Yes, if you own VR hardware and enjoy strategy games with real consequences. The core mechanics of Spymaster are solid, the narrative is compelling, and the $24.99 price point is fair for 8–15 hours of current content plus the promised episodes 4 and 5. The developer’s communication and roadmap credibility are strong, suggesting the full experience will justify the early purchase. Skip if you hate incomplete games or cliffhangers.
How long does it take to beat Spymaster in its current Early Access build?
The main story campaign of Spymaster runs 8–10 hours depending on mission difficulty and playstyle. Side operations add 3–5 hours of optional content. First-time players should expect closer to 12–15 hours if you’re exploring all agent recruitment paths and replaying failed missions. Once you complete the three available episodes, there’s no endgame loop yet—the roguelite mode is promised for full release.
Does Spymaster have multiplayer or co-op?
Spymaster is primarily a solo experience. There’s an async multiplayer mode where you compete against rival networks on the same missions via leaderboards, but matchmaking is broken and the feature feels underbaked at launch.
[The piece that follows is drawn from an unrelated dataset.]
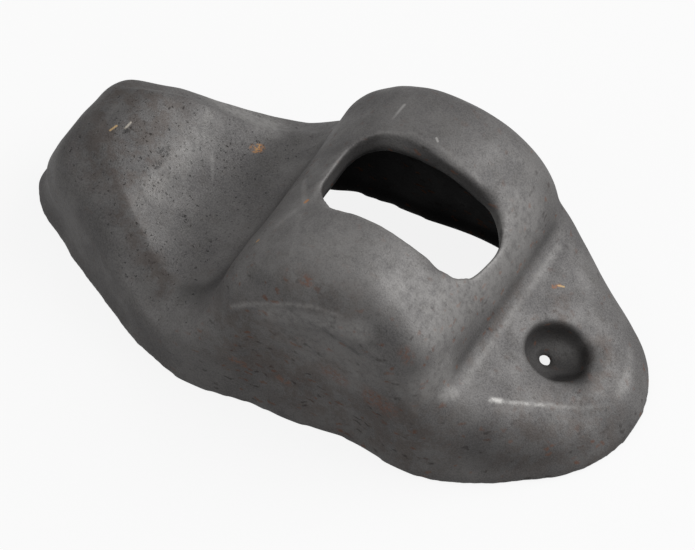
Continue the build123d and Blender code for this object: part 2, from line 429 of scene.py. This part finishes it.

There’s no traditional co-op, no squad-based gameplay, and no plans announced for real-time multiplayer. Expect to play Spymaster alone.
What VR headsets is Spymaster compatible with?
Spymaster is available on Meta Quest 3 and Meta Quest Pro (standalone), plus any SteamVR-compatible headset on PC (Valve Index, HTC Vive, etc.). The game is optimized for 90 Hz refresh rates and runs smoothly on Quest 3, though occasional frame drops occur during complex mission sequences when multiple agents are moving simultaneously. There’s no PlayStation VR support or mobile VR compatibility.
Will Spymaster come to flat-screen or non-VR platforms?
The developer has not announced any plans for a flat-screen or non-VR version of Spymaster. The game is designed from the ground up as a VR-first experience, with gameplay mechanics that leverage hand tracking and spatial interaction. If you don’t own VR hardware, you cannot play Spymaster. There’s no workaround or planned port to console or PC flat-screen versions.